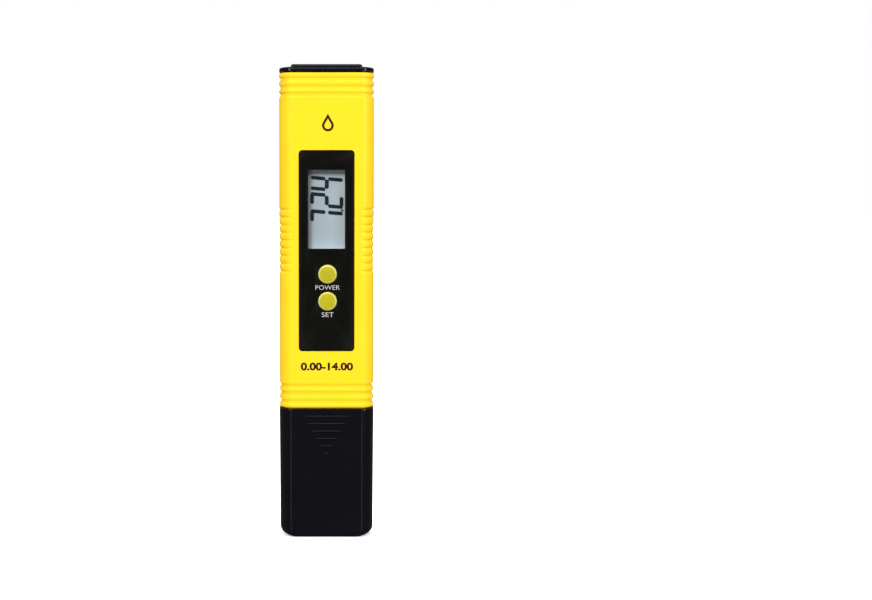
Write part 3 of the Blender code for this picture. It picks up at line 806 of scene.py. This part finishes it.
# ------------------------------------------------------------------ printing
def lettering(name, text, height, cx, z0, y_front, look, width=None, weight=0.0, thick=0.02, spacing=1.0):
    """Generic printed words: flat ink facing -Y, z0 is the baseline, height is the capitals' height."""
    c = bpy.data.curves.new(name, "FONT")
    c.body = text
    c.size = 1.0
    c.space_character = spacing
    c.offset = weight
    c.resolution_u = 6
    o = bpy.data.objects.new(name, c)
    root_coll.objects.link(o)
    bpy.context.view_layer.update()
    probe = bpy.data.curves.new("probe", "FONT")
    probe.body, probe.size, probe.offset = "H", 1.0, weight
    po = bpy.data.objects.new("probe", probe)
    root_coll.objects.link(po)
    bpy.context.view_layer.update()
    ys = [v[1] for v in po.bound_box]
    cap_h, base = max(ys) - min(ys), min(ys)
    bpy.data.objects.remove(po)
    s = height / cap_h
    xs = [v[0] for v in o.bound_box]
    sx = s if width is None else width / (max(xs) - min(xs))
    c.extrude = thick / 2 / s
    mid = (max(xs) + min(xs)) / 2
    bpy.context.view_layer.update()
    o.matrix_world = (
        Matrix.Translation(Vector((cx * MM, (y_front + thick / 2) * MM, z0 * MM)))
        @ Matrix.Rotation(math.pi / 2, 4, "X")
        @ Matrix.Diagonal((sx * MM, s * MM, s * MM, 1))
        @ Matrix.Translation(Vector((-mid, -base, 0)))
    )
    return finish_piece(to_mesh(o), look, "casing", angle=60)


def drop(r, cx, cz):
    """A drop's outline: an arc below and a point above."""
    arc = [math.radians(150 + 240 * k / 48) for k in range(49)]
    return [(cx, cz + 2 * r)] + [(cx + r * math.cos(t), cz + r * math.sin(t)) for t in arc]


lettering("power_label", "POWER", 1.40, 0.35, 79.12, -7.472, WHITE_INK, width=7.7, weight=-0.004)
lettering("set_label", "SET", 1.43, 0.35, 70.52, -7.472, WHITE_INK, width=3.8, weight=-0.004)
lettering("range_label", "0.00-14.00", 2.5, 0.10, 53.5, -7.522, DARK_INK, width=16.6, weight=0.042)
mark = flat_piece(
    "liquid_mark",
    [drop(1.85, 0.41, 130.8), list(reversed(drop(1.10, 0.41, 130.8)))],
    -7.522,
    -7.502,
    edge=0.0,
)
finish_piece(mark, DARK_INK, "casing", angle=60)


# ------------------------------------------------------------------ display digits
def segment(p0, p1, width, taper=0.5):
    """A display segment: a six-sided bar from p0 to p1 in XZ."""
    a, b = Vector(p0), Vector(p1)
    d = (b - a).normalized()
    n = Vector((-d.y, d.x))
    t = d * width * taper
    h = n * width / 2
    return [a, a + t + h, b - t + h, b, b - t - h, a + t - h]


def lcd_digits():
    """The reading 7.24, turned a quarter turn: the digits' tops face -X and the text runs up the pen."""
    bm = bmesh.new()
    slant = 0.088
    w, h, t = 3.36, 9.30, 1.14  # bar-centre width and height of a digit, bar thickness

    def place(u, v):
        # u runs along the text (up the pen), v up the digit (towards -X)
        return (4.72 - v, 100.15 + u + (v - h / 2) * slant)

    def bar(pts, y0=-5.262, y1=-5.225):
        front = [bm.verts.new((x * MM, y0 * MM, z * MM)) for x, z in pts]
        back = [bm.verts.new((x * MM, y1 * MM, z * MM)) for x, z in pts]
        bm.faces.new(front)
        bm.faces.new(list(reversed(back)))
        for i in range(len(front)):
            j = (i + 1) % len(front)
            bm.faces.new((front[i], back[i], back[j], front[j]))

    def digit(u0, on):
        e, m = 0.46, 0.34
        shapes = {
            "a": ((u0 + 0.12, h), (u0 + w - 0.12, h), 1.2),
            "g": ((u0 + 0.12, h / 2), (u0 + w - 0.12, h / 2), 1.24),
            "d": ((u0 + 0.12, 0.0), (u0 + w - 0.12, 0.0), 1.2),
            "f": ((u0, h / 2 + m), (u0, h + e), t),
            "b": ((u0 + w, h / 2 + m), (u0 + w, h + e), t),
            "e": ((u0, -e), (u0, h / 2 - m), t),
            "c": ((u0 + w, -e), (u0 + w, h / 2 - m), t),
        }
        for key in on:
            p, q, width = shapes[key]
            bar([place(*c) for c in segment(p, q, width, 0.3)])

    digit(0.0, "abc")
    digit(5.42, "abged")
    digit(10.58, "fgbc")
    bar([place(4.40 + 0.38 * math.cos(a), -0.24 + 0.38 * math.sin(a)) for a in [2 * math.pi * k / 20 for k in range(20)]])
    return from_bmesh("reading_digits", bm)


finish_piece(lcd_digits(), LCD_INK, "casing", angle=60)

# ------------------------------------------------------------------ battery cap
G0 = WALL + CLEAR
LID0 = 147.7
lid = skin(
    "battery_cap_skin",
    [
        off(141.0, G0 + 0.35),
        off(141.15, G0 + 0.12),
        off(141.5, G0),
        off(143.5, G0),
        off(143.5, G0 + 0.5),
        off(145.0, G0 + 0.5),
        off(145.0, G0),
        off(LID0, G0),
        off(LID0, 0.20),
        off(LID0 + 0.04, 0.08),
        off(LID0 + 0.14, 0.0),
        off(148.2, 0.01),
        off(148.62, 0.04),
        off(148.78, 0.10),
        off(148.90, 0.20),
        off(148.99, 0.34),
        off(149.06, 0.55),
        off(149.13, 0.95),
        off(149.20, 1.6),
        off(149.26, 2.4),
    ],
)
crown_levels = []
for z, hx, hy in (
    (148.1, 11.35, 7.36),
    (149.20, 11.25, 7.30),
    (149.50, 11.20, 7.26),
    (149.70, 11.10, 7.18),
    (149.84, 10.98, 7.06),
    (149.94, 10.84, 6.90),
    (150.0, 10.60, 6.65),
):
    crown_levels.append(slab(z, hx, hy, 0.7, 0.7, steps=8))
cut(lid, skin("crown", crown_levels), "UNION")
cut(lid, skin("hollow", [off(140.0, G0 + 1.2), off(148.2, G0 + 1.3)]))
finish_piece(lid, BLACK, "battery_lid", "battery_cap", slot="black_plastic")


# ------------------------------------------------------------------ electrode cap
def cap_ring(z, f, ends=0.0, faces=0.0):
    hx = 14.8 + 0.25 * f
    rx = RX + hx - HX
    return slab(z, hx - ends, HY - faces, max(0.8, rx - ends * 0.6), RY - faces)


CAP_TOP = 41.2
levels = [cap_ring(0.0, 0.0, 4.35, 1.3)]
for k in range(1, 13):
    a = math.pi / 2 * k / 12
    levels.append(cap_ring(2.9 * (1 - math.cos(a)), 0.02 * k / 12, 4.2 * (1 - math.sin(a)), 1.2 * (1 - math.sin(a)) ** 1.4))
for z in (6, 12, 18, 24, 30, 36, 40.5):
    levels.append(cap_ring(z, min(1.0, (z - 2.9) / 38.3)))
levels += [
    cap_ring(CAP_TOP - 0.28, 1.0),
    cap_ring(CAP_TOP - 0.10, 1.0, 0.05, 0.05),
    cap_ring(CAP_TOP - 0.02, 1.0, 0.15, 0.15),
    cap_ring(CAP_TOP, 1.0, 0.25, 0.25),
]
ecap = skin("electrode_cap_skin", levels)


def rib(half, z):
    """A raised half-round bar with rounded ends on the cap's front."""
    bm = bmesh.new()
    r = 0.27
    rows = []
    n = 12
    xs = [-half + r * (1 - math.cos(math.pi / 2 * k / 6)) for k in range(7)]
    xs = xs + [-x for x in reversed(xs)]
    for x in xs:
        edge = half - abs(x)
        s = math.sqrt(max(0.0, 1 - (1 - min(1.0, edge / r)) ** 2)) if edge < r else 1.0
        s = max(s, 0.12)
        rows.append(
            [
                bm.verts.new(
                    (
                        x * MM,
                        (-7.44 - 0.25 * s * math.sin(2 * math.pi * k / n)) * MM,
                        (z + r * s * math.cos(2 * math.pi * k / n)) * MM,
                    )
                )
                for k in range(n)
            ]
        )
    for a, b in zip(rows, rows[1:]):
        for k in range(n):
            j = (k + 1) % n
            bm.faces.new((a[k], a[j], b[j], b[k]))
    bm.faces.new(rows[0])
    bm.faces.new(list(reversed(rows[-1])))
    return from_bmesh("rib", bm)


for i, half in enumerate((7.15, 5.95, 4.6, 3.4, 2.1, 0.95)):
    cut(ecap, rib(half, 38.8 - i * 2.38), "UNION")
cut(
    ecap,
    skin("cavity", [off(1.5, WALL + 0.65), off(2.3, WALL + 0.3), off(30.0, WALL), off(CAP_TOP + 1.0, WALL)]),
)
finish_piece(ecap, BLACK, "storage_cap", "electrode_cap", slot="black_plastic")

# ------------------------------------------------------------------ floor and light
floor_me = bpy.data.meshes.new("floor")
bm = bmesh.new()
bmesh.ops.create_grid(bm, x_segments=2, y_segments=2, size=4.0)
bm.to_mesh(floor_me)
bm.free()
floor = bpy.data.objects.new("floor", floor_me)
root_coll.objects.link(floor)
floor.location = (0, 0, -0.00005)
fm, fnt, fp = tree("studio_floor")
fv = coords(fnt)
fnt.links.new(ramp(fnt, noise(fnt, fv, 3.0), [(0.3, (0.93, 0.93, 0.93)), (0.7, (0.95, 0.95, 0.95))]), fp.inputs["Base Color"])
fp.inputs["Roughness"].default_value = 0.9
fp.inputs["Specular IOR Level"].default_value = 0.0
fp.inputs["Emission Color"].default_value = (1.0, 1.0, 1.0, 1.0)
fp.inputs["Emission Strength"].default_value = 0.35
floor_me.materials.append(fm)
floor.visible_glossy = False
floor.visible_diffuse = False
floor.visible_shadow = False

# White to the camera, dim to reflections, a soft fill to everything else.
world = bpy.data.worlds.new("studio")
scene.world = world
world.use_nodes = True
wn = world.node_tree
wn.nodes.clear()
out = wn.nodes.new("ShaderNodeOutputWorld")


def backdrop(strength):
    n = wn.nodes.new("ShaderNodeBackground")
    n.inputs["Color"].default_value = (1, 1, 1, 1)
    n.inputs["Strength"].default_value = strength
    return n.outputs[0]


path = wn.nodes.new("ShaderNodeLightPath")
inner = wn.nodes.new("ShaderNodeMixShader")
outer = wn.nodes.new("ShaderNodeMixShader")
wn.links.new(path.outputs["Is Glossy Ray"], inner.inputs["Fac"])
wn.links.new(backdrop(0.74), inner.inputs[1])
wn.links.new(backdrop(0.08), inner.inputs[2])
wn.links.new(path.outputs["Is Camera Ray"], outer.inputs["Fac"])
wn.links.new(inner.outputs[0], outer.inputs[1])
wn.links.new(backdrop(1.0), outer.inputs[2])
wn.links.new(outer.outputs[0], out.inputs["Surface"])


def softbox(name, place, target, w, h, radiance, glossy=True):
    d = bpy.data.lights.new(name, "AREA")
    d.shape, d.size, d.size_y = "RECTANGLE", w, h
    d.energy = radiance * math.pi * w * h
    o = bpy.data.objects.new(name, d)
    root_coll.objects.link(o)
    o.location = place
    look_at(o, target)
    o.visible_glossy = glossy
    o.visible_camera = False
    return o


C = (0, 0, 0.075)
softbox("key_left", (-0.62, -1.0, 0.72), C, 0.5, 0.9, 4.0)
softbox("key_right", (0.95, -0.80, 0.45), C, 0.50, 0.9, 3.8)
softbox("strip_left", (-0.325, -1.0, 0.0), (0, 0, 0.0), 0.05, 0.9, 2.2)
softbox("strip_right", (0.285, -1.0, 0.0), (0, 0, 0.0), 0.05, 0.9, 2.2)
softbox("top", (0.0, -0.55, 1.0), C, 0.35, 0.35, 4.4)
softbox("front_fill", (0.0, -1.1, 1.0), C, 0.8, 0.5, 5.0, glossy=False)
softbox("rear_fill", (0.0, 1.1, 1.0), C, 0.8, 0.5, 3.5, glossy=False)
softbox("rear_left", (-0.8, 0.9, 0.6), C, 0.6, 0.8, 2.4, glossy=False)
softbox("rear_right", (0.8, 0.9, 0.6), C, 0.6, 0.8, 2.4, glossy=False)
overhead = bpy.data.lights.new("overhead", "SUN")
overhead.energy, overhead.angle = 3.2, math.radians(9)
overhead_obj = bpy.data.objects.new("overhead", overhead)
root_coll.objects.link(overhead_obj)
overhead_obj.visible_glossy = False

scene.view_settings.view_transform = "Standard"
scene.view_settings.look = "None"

Required work: Read through the lines above and collect those that contain the string "scene".

Solution for this task:
Write part 3 of the Blender code for this picture. It picks up at line 806 of scene.py. This part finishes it.
scene.world = world
scene.view_settings.view_transform = "Standard"
scene.view_settings.look = "None"